§ **TASK TO COMPLETE**: Print all of the data exactly.

--------------------

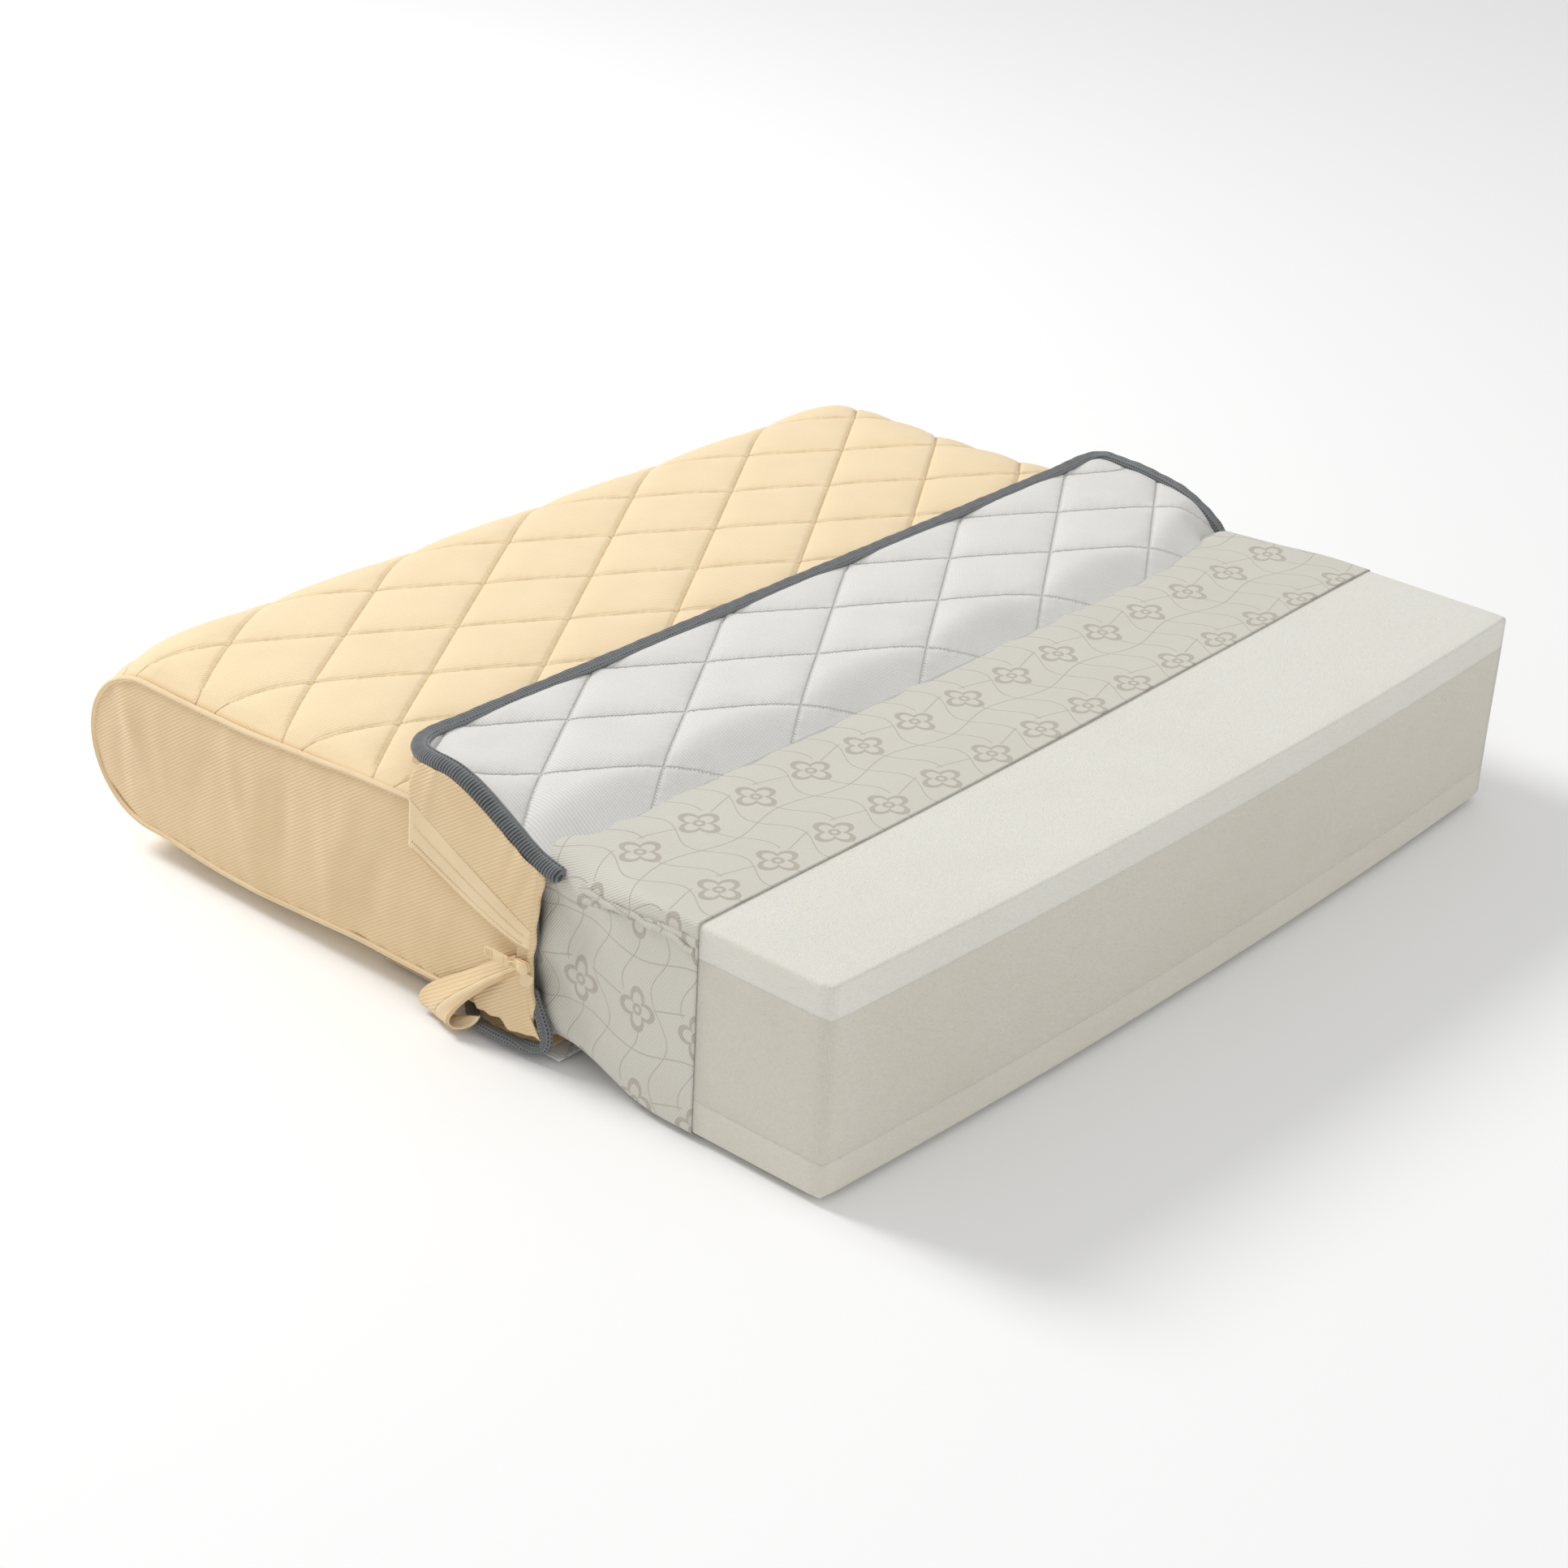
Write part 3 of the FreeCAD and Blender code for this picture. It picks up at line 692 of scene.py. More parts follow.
# ---- quilted panel ---------------------------------------------------------------------------
def quilt_space(x, y):
    """Skewed coordinates in which the stitch lines are whole numbers."""
    gx, gy = (x - FIRST_X) / STEP_X, (y - FIRST_Y) / STEP_Y
    return (gx + gy) / 2, (gx - gy) / 2


def puff(x, y, height, wrinkle):
    """Height of the padded diamonds: full in the middle, pulled down along each stitch line."""
    a, b = quilt_space(x, y)
    da = np.abs(a - np.round(a)) * LINE_GAP
    db = np.abs(b - np.round(b)) * LINE_GAP
    half = LINE_GAP / 2
    rise = (1 - (1 - da / half) ** 4.0) * (1 - (1 - db / half) ** 4.0)
    pull_a = np.exp(-da / 6.0) * np.sin(b * LINE_GAP / 1.7 + 1.6 * np.sin(b * 19))
    pull_b = np.exp(-db / 6.0) * np.sin(a * LINE_GAP / 1.7 + 1.6 * np.sin(a * 23))
    groove = np.exp(-(da / 1.5) ** 2) + np.exp(-(db / 1.5) ** 2)
    return (height * rise + wrinkle * 0.6 * (pull_a + pull_b)
            + 0.7 * wrinkle * ripple(x / 19, y / 19, 11) - 0.5 * np.minimum(groove, 1))


def seam_top(y):
    """Height of the upper piping along the side."""
    return 153.5 + 13.5 * step01(-y, -640, -380) + 3.0 * step01(-y, -380, -290)


def seam_low(y):
    return 22.0 - 6.0 * step01(y, 450, 600) * step01(-y, -720, -620)


PANEL_TURN_Y = 709.5             # where the panel starts round the closed end
PANEL_RUN = PANEL_TURN_Y - FOLD
PANEL_ARC = math.pi * 89.2
PANEL_LENGTH = PANEL_RUN * 2 + PANEL_ARC


def panel_profile(v):
    """Centre line and edge line of the wrapped panel, for v in mm from the fold round to the
    bottom mouth. Returns centre (y, z), edge (y, z) and outward normal (y, z)."""
    run, arc, b = PANEL_RUN, PANEL_ARC, COVER_TOP / 2
    v = np.asarray(v, float)
    t1 = np.clip(v / run, 0, 1)
    th = math.pi / 2 - math.pi * np.clip((v - run) / arc, 0, 1)
    t3 = np.clip((v - run - arc) / run, 0, 1)
    cy = np.where(v < run, FOLD + run * t1, np.where(
        v < run + arc, PANEL_TURN_Y + MID_Z * np.cos(th), PANEL_TURN_Y - run * t3))
    cz = np.where(v < run, COVER_TOP, np.where(v < run + arc, b + b * np.sin(th), 0.0))
    edge_run = TURN_Y - FOLD
    ey = np.where(v < run, FOLD + edge_run * t1, np.where(
        v < run + arc, TURN_Y + TURN_R * np.cos(th), TURN_Y - edge_run * t3))
    ez_top = seam_top(FOLD + edge_run * t1)
    ez_low = seam_low(TURN_Y - edge_run * t3)
    ez = np.where(v < run, ez_top, np.where(v < run + arc, MID_Z + TURN_HALF * np.sin(th),
                                            ez_low))
    cz = cz + np.where(v > run + arc * 0.9, 0.4 + 3.4 * step01(-cy, -520, -480), 0.0)
    ny = np.where((v >= run) & (v <= run + arc), np.cos(th), 0.0)
    nz = np.where(v < run, 1.0, np.where(v > run + arc, -1.0, np.sin(th)))
    return (cy, cz), (ey, ez), (ny, nz)


def crown(x):
    """0 in the middle, 1 at the seam: how far the panel has turned down to the piping."""
    reach = 76
    t = np.clip((np.abs(x) - (SEAM_X - reach)) / reach, 0, 1)
    return 0.42 * t ** 2 + 0.58 * (1 - np.sqrt(np.clip(1 - t ** 3.2, 0, 1)))


FLAP_EDGE = 453.5
FLAP_CORNERS = (58.0, 24.0)      # left, right


def crease(x):
    """Y and Z of the fold's front edge across the width."""
    y = 260 - 4 * step01(-x, 330, 450) + 26 * step01(x, 290, 455)
    z = 175.6 - 17.5 * step01(-x, 395, 455) - 32 * step01(x, 375, 455)
    return y, z


def free_edge(x):
    """Y of the flap's far edge, with its two rounded corners."""
    r = np.where(x < 0, *FLAP_CORNERS)
    over = np.clip(np.abs(x) - (FLAP_EDGE - r), 0, r * 0.998)
    return 444.5 + 0.0095 * x - (r - np.sqrt(np.clip(r * r - over * over, 0, None)))


def flap_height(x, y):
    """Height of the flap's upper face, which turns down towards both sides."""
    yc, zc = crease(x)
    s = np.maximum(y - yc, 0)
    ramp = np.sin(math.pi / 2 * np.clip(s / 46, 0, 1)) ** 1.05
    z = zc + (194.0 - zc) * ramp + 1.2 * step01(s, 60, 160)
    left = 157 + 48 * step01(y, 250, 376)
    right = 143 + 56.5 * (1 - np.exp(-np.maximum(y - 286, 0) / 36))
    edge = np.where(x < 0, left, right)
    level = 372
    g = np.clip((np.abs(x) - level) / (FLAP_EDGE - level), 0, 1) ** 2.3
    return z + (edge - z) * g


def flap_point(x, y, side="lining"):
    """A point of the flap's lining face or of its fabric face."""
    x, y = np.broadcast_arrays(np.asarray(x, float), np.asarray(y, float))
    yc, _ = crease(x)
    s = y - yc
    rim = np.minimum(FLAP_EDGE - np.abs(x), free_edge(x) - y)
    fade = step01(rim, 4, 18) * step01(s, 10, 44)
    relief = puff(x, 2 * FOLD - y, 4.8, 0.0) * fade + puff(x, 2 * FOLD - y, 0.0, 0.45)
    relief = relief - 3.0 * fade
    soft = 0.7 * ripple(x / 42, y / 30, 31) * step01(s, 5, 40)
    z = flap_height(x, y)
    if side == "lining":
        z = z + relief + soft
    else:
        thick = 1.2 + 6.6 * step01(s, 0, 30) * (0.45 + 0.55 * step01(rim, 1, 14))
        z = z - thick - np.maximum(relief, -1.5) * 0.8 * step01(s, 20, 50)
    return np.stack([x, y, z], -1)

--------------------

§ **ANSWER BELOW**:
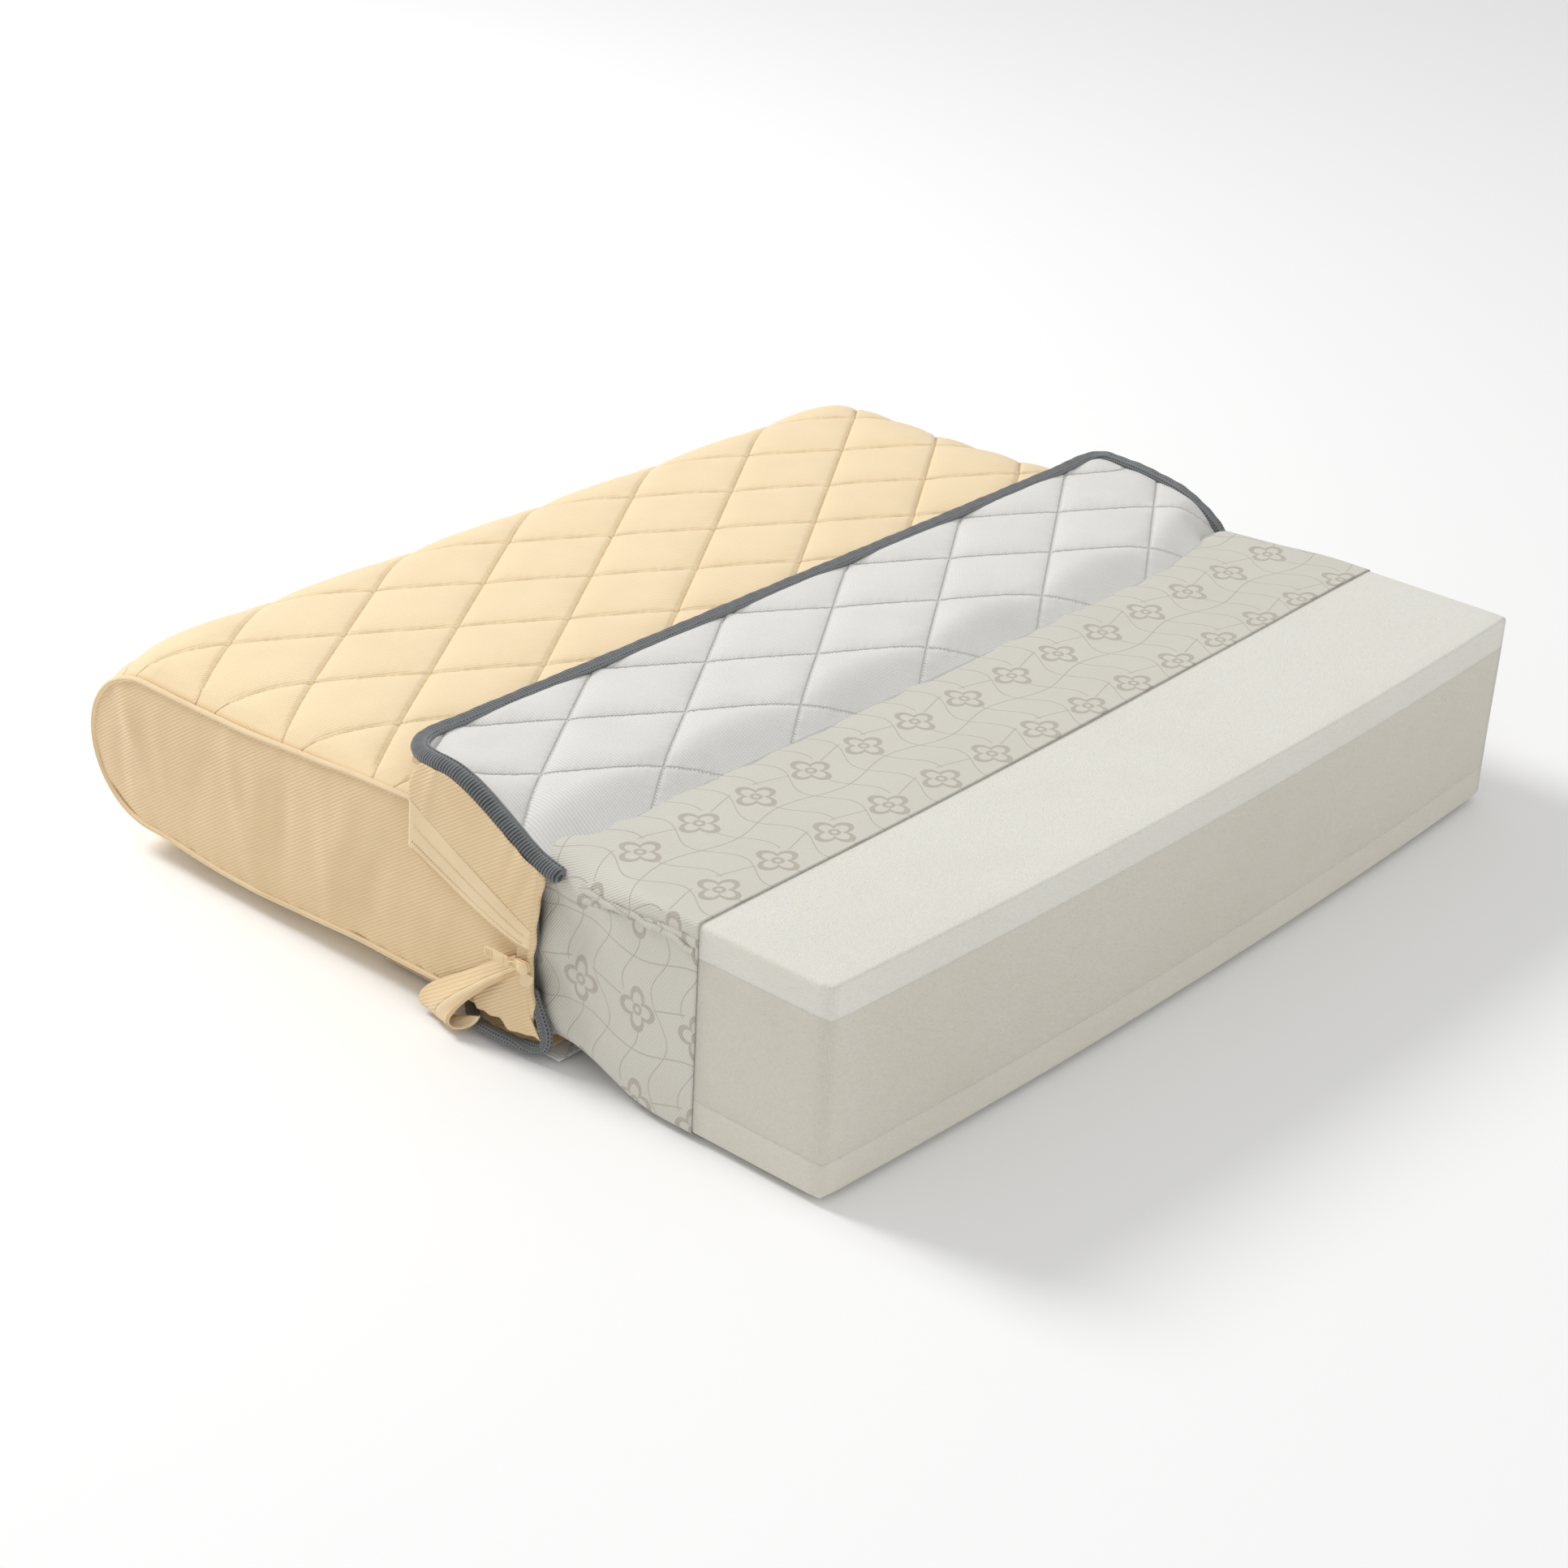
Write part 3 of the FreeCAD and Blender code for this picture. It picks up at line 692 of scene.py. More parts follow.
# ---- quilted panel ---------------------------------------------------------------------------
def quilt_space(x, y):
    """Skewed coordinates in which the stitch lines are whole numbers."""
    gx, gy = (x - FIRST_X) / STEP_X, (y - FIRST_Y) / STEP_Y
    return (gx + gy) / 2, (gx - gy) / 2


def puff(x, y, height, wrinkle):
    """Height of the padded diamonds: full in the middle, pulled down along each stitch line."""
    a, b = quilt_space(x, y)
    da = np.abs(a - np.round(a)) * LINE_GAP
    db = np.abs(b - np.round(b)) * LINE_GAP
    half = LINE_GAP / 2
    rise = (1 - (1 - da / half) ** 4.0) * (1 - (1 - db / half) ** 4.0)
    pull_a = np.exp(-da / 6.0) * np.sin(b * LINE_GAP / 1.7 + 1.6 * np.sin(b * 19))
    pull_b = np.exp(-db / 6.0) * np.sin(a * LINE_GAP / 1.7 + 1.6 * np.sin(a * 23))
    groove = np.exp(-(da / 1.5) ** 2) + np.exp(-(db / 1.5) ** 2)
    return (height * rise + wrinkle * 0.6 * (pull_a + pull_b)
            + 0.7 * wrinkle * ripple(x / 19, y / 19, 11) - 0.5 * np.minimum(groove, 1))


def seam_top(y):
    """Height of the upper piping along the side."""
    return 153.5 + 13.5 * step01(-y, -640, -380) + 3.0 * step01(-y, -380, -290)


def seam_low(y):
    return 22.0 - 6.0 * step01(y, 450, 600) * step01(-y, -720, -620)


PANEL_TURN_Y = 709.5             # where the panel starts round the closed end
PANEL_RUN = PANEL_TURN_Y - FOLD
PANEL_ARC = math.pi * 89.2
PANEL_LENGTH = PANEL_RUN * 2 + PANEL_ARC


def panel_profile(v):
    """Centre line and edge line of the wrapped panel, for v in mm from the fold round to the
    bottom mouth. Returns centre (y, z), edge (y, z) and outward normal (y, z)."""
    run, arc, b = PANEL_RUN, PANEL_ARC, COVER_TOP / 2
    v = np.asarray(v, float)
    t1 = np.clip(v / run, 0, 1)
    th = math.pi / 2 - math.pi * np.clip((v - run) / arc, 0, 1)
    t3 = np.clip((v - run - arc) / run, 0, 1)
    cy = np.where(v < run, FOLD + run * t1, np.where(
        v < run + arc, PANEL_TURN_Y + MID_Z * np.cos(th), PANEL_TURN_Y - run * t3))
    cz = np.where(v < run, COVER_TOP, np.where(v < run + arc, b + b * np.sin(th), 0.0))
    edge_run = TURN_Y - FOLD
    ey = np.where(v < run, FOLD + edge_run * t1, np.where(
        v < run + arc, TURN_Y + TURN_R * np.cos(th), TURN_Y - edge_run * t3))
    ez_top = seam_top(FOLD + edge_run * t1)
    ez_low = seam_low(TURN_Y - edge_run * t3)
    ez = np.where(v < run, ez_top, np.where(v < run + arc, MID_Z + TURN_HALF * np.sin(th),
                                            ez_low))
    cz = cz + np.where(v > run + arc * 0.9, 0.4 + 3.4 * step01(-cy, -520, -480), 0.0)
    ny = np.where((v >= run) & (v <= run + arc), np.cos(th), 0.0)
    nz = np.where(v < run, 1.0, np.where(v > run + arc, -1.0, np.sin(th)))
    return (cy, cz), (ey, ez), (ny, nz)


def crown(x):
    """0 in the middle, 1 at the seam: how far the panel has turned down to the piping."""
    reach = 76
    t = np.clip((np.abs(x) - (SEAM_X - reach)) / reach, 0, 1)
    return 0.42 * t ** 2 + 0.58 * (1 - np.sqrt(np.clip(1 - t ** 3.2, 0, 1)))


FLAP_EDGE = 453.5
FLAP_CORNERS = (58.0, 24.0)      # left, right


def crease(x):
    """Y and Z of the fold's front edge across the width."""
    y = 260 - 4 * step01(-x, 330, 450) + 26 * step01(x, 290, 455)
    z = 175.6 - 17.5 * step01(-x, 395, 455) - 32 * step01(x, 375, 455)
    return y, z


def free_edge(x):
    """Y of the flap's far edge, with its two rounded corners."""
    r = np.where(x < 0, *FLAP_CORNERS)
    over = np.clip(np.abs(x) - (FLAP_EDGE - r), 0, r * 0.998)
    return 444.5 + 0.0095 * x - (r - np.sqrt(np.clip(r * r - over * over, 0, None)))


def flap_height(x, y):
    """Height of the flap's upper face, which turns down towards both sides."""
    yc, zc = crease(x)
    s = np.maximum(y - yc, 0)
    ramp = np.sin(math.pi / 2 * np.clip(s / 46, 0, 1)) ** 1.05
    z = zc + (194.0 - zc) * ramp + 1.2 * step01(s, 60, 160)
    left = 157 + 48 * step01(y, 250, 376)
    right = 143 + 56.5 * (1 - np.exp(-np.maximum(y - 286, 0) / 36))
    edge = np.where(x < 0, left, right)
    level = 372
    g = np.clip((np.abs(x) - level) / (FLAP_EDGE - level), 0, 1) ** 2.3
    return z + (edge - z) * g


def flap_point(x, y, side="lining"):
    """A point of the flap's lining face or of its fabric face."""
    x, y = np.broadcast_arrays(np.asarray(x, float), np.asarray(y, float))
    yc, _ = crease(x)
    s = y - yc
    rim = np.minimum(FLAP_EDGE - np.abs(x), free_edge(x) - y)
    fade = step01(rim, 4, 18) * step01(s, 10, 44)
    relief = puff(x, 2 * FOLD - y, 4.8, 0.0) * fade + puff(x, 2 * FOLD - y, 0.0, 0.45)
    relief = relief - 3.0 * fade
    soft = 0.7 * ripple(x / 42, y / 30, 31) * step01(s, 5, 40)
    z = flap_height(x, y)
    if side == "lining":
        z = z + relief + soft
    else:
        thick = 1.2 + 6.6 * step01(s, 0, 30) * (0.45 + 0.55 * step01(rim, 1, 14))
        z = z - thick - np.maximum(relief, -1.5) * 0.8 * step01(s, 20, 50)
    return np.stack([x, y, z], -1)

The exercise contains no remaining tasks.